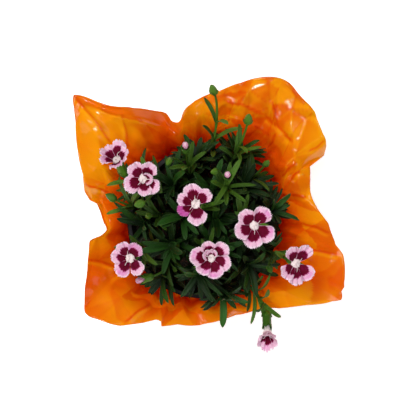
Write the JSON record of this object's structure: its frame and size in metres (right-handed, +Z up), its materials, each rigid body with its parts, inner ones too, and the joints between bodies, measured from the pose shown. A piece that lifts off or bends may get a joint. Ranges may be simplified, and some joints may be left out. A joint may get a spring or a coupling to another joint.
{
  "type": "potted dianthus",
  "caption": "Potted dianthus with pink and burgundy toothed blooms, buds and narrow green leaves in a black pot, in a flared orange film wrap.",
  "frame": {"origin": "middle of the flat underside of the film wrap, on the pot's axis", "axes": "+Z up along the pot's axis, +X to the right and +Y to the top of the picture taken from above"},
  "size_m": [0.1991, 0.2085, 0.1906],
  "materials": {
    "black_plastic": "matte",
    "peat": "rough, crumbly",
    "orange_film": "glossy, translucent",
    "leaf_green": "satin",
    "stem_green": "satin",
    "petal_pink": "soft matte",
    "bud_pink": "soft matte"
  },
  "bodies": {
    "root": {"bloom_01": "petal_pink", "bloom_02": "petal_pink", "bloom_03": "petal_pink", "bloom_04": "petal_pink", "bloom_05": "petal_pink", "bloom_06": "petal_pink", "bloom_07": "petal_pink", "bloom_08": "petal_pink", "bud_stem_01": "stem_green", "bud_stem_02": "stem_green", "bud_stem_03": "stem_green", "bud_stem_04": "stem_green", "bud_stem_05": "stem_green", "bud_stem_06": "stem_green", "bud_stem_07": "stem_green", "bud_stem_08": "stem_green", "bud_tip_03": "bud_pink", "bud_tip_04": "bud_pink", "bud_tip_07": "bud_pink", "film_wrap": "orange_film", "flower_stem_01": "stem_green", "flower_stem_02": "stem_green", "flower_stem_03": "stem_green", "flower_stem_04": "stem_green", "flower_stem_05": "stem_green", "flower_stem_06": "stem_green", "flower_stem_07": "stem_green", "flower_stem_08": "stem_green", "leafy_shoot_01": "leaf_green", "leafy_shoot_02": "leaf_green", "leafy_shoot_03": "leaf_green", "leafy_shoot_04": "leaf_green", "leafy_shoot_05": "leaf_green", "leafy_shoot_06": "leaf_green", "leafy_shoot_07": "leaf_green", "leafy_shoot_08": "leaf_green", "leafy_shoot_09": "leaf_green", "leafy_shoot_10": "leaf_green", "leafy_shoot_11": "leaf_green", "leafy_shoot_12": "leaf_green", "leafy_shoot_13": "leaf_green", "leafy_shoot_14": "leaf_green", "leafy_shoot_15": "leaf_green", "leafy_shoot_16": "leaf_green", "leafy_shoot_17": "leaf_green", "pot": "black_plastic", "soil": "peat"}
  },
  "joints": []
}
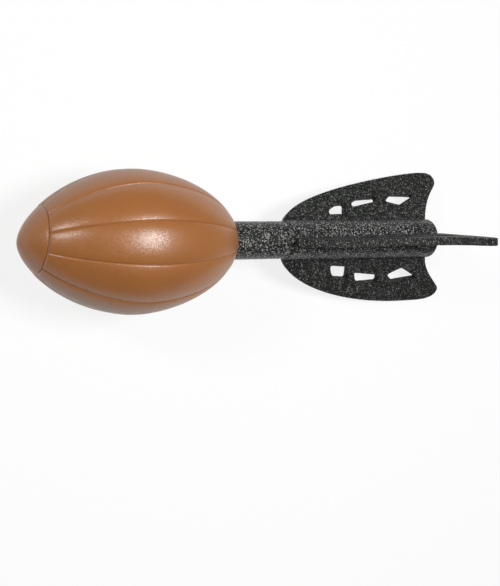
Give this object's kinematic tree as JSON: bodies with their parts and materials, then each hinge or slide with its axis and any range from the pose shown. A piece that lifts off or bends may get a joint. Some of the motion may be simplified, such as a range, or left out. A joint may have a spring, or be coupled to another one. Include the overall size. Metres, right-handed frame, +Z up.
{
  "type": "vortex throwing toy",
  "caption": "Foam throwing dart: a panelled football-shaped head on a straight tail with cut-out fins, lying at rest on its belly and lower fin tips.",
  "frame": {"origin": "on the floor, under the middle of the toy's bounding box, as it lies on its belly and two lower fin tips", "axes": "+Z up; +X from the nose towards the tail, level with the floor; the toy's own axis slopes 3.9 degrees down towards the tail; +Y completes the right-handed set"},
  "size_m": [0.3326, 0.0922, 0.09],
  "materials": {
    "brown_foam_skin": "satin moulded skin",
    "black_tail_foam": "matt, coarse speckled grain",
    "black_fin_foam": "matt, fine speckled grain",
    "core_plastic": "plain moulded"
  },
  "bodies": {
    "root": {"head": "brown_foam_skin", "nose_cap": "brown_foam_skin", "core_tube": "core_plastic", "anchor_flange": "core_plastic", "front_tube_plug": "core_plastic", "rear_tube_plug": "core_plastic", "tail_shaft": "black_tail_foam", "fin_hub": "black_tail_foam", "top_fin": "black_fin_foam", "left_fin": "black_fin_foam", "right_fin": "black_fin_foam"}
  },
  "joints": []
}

Task requirements ::
Your task is to repeat the data exactly, with nothing left out.

Task result ::
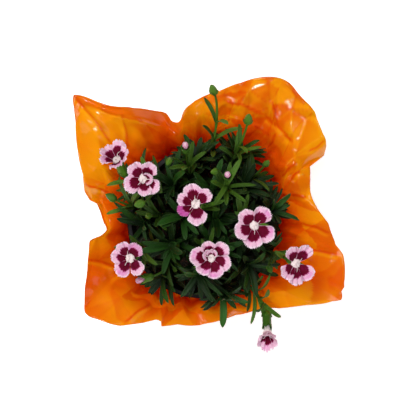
Write the JSON record of this object's structure: its frame and size in metres (right-handed, +Z up), its materials, each rigid body with its parts, inner ones too, and the joints between bodies, measured from the pose shown. A piece that lifts off or bends may get a joint. Ranges may be simplified, and some joints may be left out. A joint may get a spring or a coupling to another joint.
{
  "type": "potted dianthus",
  "caption": "Potted dianthus with pink and burgundy toothed blooms, buds and narrow green leaves in a black pot, in a flared orange film wrap.",
  "frame": {"origin": "middle of the flat underside of the film wrap, on the pot's axis", "axes": "+Z up along the pot's axis, +X to the right and +Y to the top of the picture taken from above"},
  "size_m": [0.1991, 0.2085, 0.1906],
  "materials": {
    "black_plastic": "matte",
    "peat": "rough, crumbly",
    "orange_film": "glossy, translucent",
    "leaf_green": "satin",
    "stem_green": "satin",
    "petal_pink": "soft matte",
    "bud_pink": "soft matte"
  },
  "bodies": {
    "root": {"bloom_01": "petal_pink", "bloom_02": "petal_pink", "bloom_03": "petal_pink", "bloom_04": "petal_pink", "bloom_05": "petal_pink", "bloom_06": "petal_pink", "bloom_07": "petal_pink", "bloom_08": "petal_pink", "bud_stem_01": "stem_green", "bud_stem_02": "stem_green", "bud_stem_03": "stem_green", "bud_stem_04": "stem_green", "bud_stem_05": "stem_green", "bud_stem_06": "stem_green", "bud_stem_07": "stem_green", "bud_stem_08": "stem_green", "bud_tip_03": "bud_pink", "bud_tip_04": "bud_pink", "bud_tip_07": "bud_pink", "film_wrap": "orange_film", "flower_stem_01": "stem_green", "flower_stem_02": "stem_green", "flower_stem_03": "stem_green", "flower_stem_04": "stem_green", "flower_stem_05": "stem_green", "flower_stem_06": "stem_green", "flower_stem_07": "stem_green", "flower_stem_08": "stem_green", "leafy_shoot_01": "leaf_green", "leafy_shoot_02": "leaf_green", "leafy_shoot_03": "leaf_green", "leafy_shoot_04": "leaf_green", "leafy_shoot_05": "leaf_green", "leafy_shoot_06": "leaf_green", "leafy_shoot_07": "leaf_green", "leafy_shoot_08": "leaf_green", "leafy_shoot_09": "leaf_green", "leafy_shoot_10": "leaf_green", "leafy_shoot_11": "leaf_green", "leafy_shoot_12": "leaf_green", "leafy_shoot_13": "leaf_green", "leafy_shoot_14": "leaf_green", "leafy_shoot_15": "leaf_green", "leafy_shoot_16": "leaf_green", "leafy_shoot_17": "leaf_green", "pot": "black_plastic", "soil": "peat"}
  },
  "joints": []
}
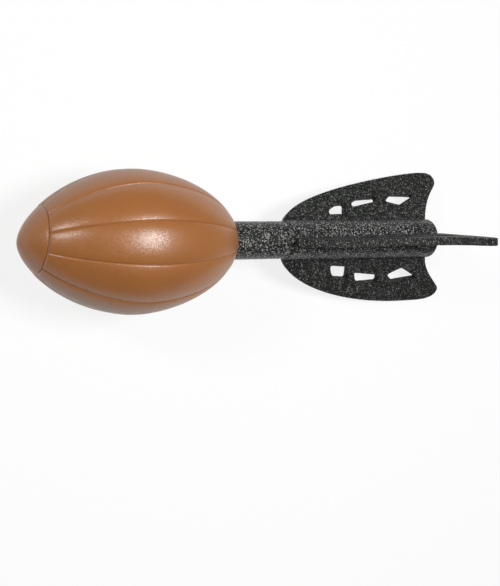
Give this object's kinematic tree as JSON: bodies with their parts and materials, then each hinge or slide with its axis and any range from the pose shown. A piece that lifts off or bends may get a joint. Some of the motion may be simplified, such as a range, or left out. A joint may have a spring, or be coupled to another one. Include the overall size. Metres, right-handed frame, +Z up.
{
  "type": "vortex throwing toy",
  "caption": "Foam throwing dart: a panelled football-shaped head on a straight tail with cut-out fins, lying at rest on its belly and lower fin tips.",
  "frame": {"origin": "on the floor, under the middle of the toy's bounding box, as it lies on its belly and two lower fin tips", "axes": "+Z up; +X from the nose towards the tail, level with the floor; the toy's own axis slopes 3.9 degrees down towards the tail; +Y completes the right-handed set"},
  "size_m": [0.3326, 0.0922, 0.09],
  "materials": {
    "brown_foam_skin": "satin moulded skin",
    "black_tail_foam": "matt, coarse speckled grain",
    "black_fin_foam": "matt, fine speckled grain",
    "core_plastic": "plain moulded"
  },
  "bodies": {
    "root": {"head": "brown_foam_skin", "nose_cap": "brown_foam_skin", "core_tube": "core_plastic", "anchor_flange": "core_plastic", "front_tube_plug": "core_plastic", "rear_tube_plug": "core_plastic", "tail_shaft": "black_tail_foam", "fin_hub": "black_tail_foam", "top_fin": "black_fin_foam", "left_fin": "black_fin_foam", "right_fin": "black_fin_foam"}
  },
  "joints": []
}